Captain Funny, Patrick Stewart goes for the laughs on Blunt Talk
You know him for his deep, melodious voice and commanding manner, both used to great effect during his many seasons on Star Trek: The Next Generation as well as “The X-Men” action films.
What you probably didn’t know about Sir Patrick Stewart—a veteran of the Royal Shakespeare Company—is that he’s a comedian at heart.
“I’ve always wanted to do more comedy in my work,” says Stewart, who doesn’t look anywhere close to his 75 years.
He gets his chance in Blunt Talk, his edgy U.S. cable comedy airing in Canada on shomi. Stewart plays a British news anchor who lurches from scandal to scandal as host of an American News Network hour. Think Piers Morgan meets “Mad Prophet of the airways” Howard Beale from “Network.”
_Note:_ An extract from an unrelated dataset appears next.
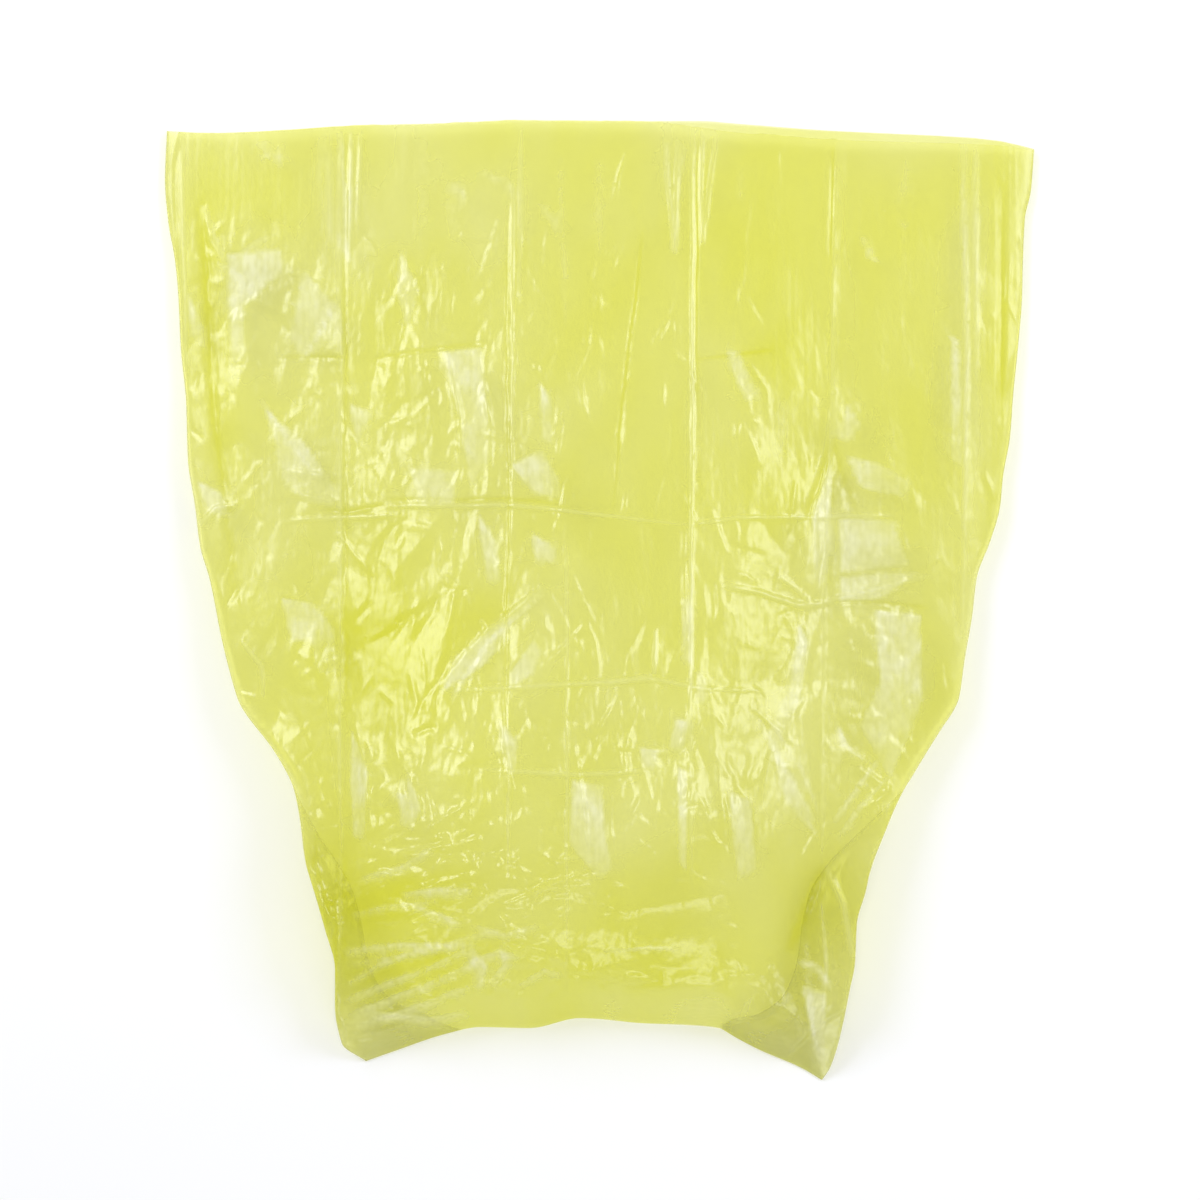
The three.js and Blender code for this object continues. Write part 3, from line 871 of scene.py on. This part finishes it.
def build_film():
    points = film_points()
    film = mesh_object("film_bag", to_metres(points), ring_faces(*points.shape[:2]))
    front, corner, seal_side = strengths()
    add_field(film, "crumpled", points, np.clip(0.25 + front + corner + 0.6 * seal_side, 0, 1.3))
    # Painted light and shade go on the mesh as fields: along creases, over broad areas, and on facets and
    # thin lines
    add_field(film, "crease_shading", points, painted_crease_shading())
    add_field(film, "painted_light_and_tint", points, painted_light_and_tint())
    # Painted highlights on facets and along thin lines
    painted_highlight = painted_highlight_plates() * (0.85 + 0.4 * smooth_noise(*HIGHLIGHT_HILLS)) + painted_highlight_streaks()
    add_field(film, "painted_highlight", points, np.clip(painted_highlight, 0, 1.4))
    thin_out(film)
    film.data.materials.append(film_material())
    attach(film, "root")
    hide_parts("liner_film")


def build_floor():
    corners = FLOOR_HALF * np.array([(-1, -1, 0), (1, -1, 0), (1, 1, 0), (-1, 1, 0)])
    floor = mesh_object("floor", corners, np.array([[0, 1, 2, 3]]))
    floor.data.materials.append(floor_material())


def add_softbox(name, location, width, height, watts):
    light = bpy.data.lights.new(name, "AREA")
    light.shape = "RECTANGLE"
    light.size = width
    light.size_y = height
    light.energy = watts
    light.color = LIGHT_COLOUR
    obj = bpy.data.objects.new(name, light)
    obj.location = location
    obj.rotation_euler = (-obj.location).to_track_quat("-Z", "Y").to_euler()
    bpy.context.scene.collection.objects.link(obj)


def build_studio():
    for light in LIGHTS:
        add_softbox(*light)
    world = bpy.data.worlds.new("studio")
    world.use_nodes = True
    sky = world.node_tree.nodes["Background"]
    sky.inputs["Color"].default_value = (1, 1, 1, 1)
    sky.inputs["Strength"].default_value = SKY_STRENGTH
    bpy.context.scene.world = world
    camera = bpy.data.cameras.new("camera")
    camera.sensor_width = SENSOR
    camera.lens = SENSOR * CAMERA_HEIGHT / (PHOTO * PIXEL)
    eye = bpy.data.objects.new("camera", camera)
    eye.location = (0, 0, CAMERA_HEIGHT)
    bpy.context.scene.collection.objects.link(eye)
    bpy.context.scene.camera = eye
    bpy.context.scene.view_settings.view_transform = "Standard"
    cycles = bpy.context.scene.cycles
    cycles.transparent_max_bounces = 24
    cycles.max_bounces = 4
    cycles.diffuse_bounces = 2
    cycles.glossy_bounces = 1


build_studio()
build_floor()
build_film()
Stewart says he’s having the time of his life working on the L.A.-based series. He’s so into comedy now he headlined last summer at Montreal’s Just for Laughs comedy festival, where his shtick was translated into the CBC special “A Knight of Comedy.”
“I love Montreal,” says Stewart, who shot all of his “X-Men” movies in the Quebec city.
While he says he’s “a long way from seeing myself as a stand-up,” he’s also started working out with the Improvised Shakespeare Company.
“When you’re improvising, the fundamentals are you live in the moment and you listen very carefully,” he says, suggesting the experience has raised his total acting game. He also gets his funny out through Twitter, where his 2.14 million followers know him as @SirPatStew.
Stewart wasn’t always sold on comedy. He remembers seeing an interview with Laurence Olivier, his hero as a teenager. “He said, ‘It’s wonderful to hear an audience gasp at what you’re doing or cry out or scream or sob, but nothing compares with making an audience laugh.’”
The remark puzzled Stewart, who saw Olivier as “our great tragedian.” Now he gets it. “It is marvelous to hear people laugh. I like to think that my own life has got plenty of comedy in it.”
His professional life certainly got funnier after he met Seth Macfarlane. The prolific producer/writer/actor heard Stewart was a fan of Family Guy and suggested having Stewart voice a character on his follow-up animated comedy, American Dad. Stewart voices deputy CIA director Avery Bullock. “He’s clearly an Englishman among a group of agents so stupid none of them has noticed he’s English,” says Stewart. “They’re not the smartest knives in the drawer.”
Macfarlane also produces Blunt Talk but he doesn’t write it. That task falls to Jonathan Ames, the American novelist behind the droll HBO series Bored to Death.
In preparing for the series, Stewart and Ames, both living in New York, would meet in a coffee shop down 5thAvenue and sit for hours telling stories about themselves. They went over the plays they liked, books they’d read, and so forth. Stewart also wrote a back-story “bible” on Blunt for the writers, detailing what the character’s childhood was like. “Some of it based on my own experiences and some of it not.”
Stewart’s own childhood read more like something out of Dickens. Born in 1940 in a poor household in Mirfield, England, he and his two older brothers always kept a sharp eye out for their strict father Alfred, a Regimental Sergeant Major in the British Army.
“It was said that when he strode onto the parade ground,” Stewart once said, “birds stopped singing.”
Stewart’s acting career began when a teacher at his grade school put a copy of Shakespeare in his hand and said, “Now, get up on your feet and perform.”
Perform he did, through 16 seasons of the Royal Shakespeare Company from 1966 through 1982. Ben Kingsley and Sir Ian Richardson were among his fellow actors there.
He made his TV debut on the long-running British soap Coronation Street. Through the ‘70s, roles on Broadway and British theatre were juggled with many TV appearances in The UK.
He was still an “unknown British Shakespearean actor” to the Los Angeles Times when he was cast as Captain Jean-Luc Picard on Star Trek: The Next Generation. At first he wasn’t crazy about the role or, especially, the crazy long hours required to crank out a U.S. sci-fi television series. Five feature films and millions of dollars later, Stewart came to embrace his place in the Star Fleet command, admitting the series, “changed everything for me.”
He hopes things continue to change for the funnier with Blunt Talk.
“It is endless days of fun,” he says of working with ensemble cast, including fellow Brit Adrian Scarborough who plays Blunt’s doting manservant Harry. “The experience is much more like daily reunions with dear friends than shooting a series.”